-- START Source excerpt --
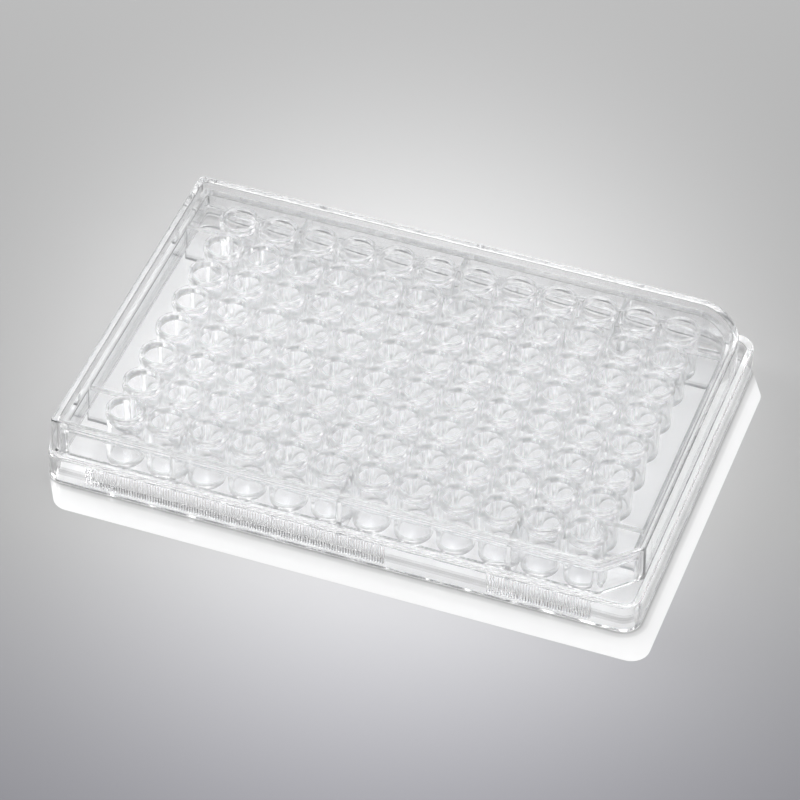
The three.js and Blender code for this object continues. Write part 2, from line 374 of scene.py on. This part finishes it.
def add_ribs(plate):
    """The webs that tie the walls to the outer wells, hung from the deck."""
    half = RIB_THICKNESS / 2
    reach_x = HALF_LENGTH - BODY_INSET - BODY_WALL / 2 - LID_DRAFT
    reach_y = HALF_WIDTH - BODY_INSET - BODY_WALL / 2 - LID_DRAFT
    inner_x = (COLUMNS - 1) / 2 * PITCH - half
    inner_y = (ROWS - 1) / 2 * PITCH - half
    top, foot = (DECK_TOP + DECK_UNDERSIDE) / 2, DECK_UNDERSIDE - RIB_DEPTH
    for side in (-1, 1):
        for column in RIBS_AFTER_COLUMNS:
            x = (column - COLUMNS / 2) * PITCH
            near, far = sorted((side * inner_y, side * reach_y))
            combine(plate, rib((x - half, near), (x + half, far), foot, top), "UNION")
        for row in RIBS_AFTER_ROWS:
            y = (ROWS / 2 - row) * PITCH
            near, far = sorted((side * inner_x, side * reach_x))
            combine(plate, rib((near, y - half), (far, y + half), foot, top), "UNION")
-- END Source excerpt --
### [Request]
Repeat the data exactly. Leave nothing out.

### [Answer in full]
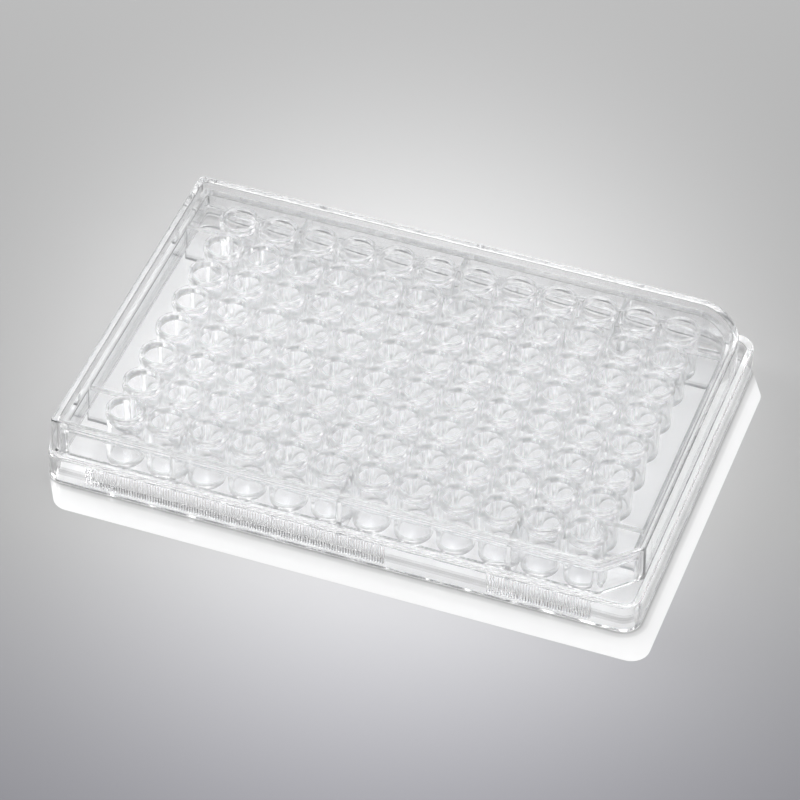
The three.js and Blender code for this object continues. Write part 2, from line 374 of scene.py on. This part finishes it.
def add_ribs(plate):
    """The webs that tie the walls to the outer wells, hung from the deck."""
    half = RIB_THICKNESS / 2
    reach_x = HALF_LENGTH - BODY_INSET - BODY_WALL / 2 - LID_DRAFT
    reach_y = HALF_WIDTH - BODY_INSET - BODY_WALL / 2 - LID_DRAFT
    inner_x = (COLUMNS - 1) / 2 * PITCH - half
    inner_y = (ROWS - 1) / 2 * PITCH - half
    top, foot = (DECK_TOP + DECK_UNDERSIDE) / 2, DECK_UNDERSIDE - RIB_DEPTH
    for side in (-1, 1):
        for column in RIBS_AFTER_COLUMNS:
            x = (column - COLUMNS / 2) * PITCH
            near, far = sorted((side * inner_y, side * reach_y))
            combine(plate, rib((x - half, near), (x + half, far), foot, top), "UNION")
        for row in RIBS_AFTER_ROWS:
            y = (ROWS / 2 - row) * PITCH
            near, far = sorted((side * inner_x, side * reach_x))
            combine(plate, rib((near, y - half), (far, y + half), foot, top), "UNION")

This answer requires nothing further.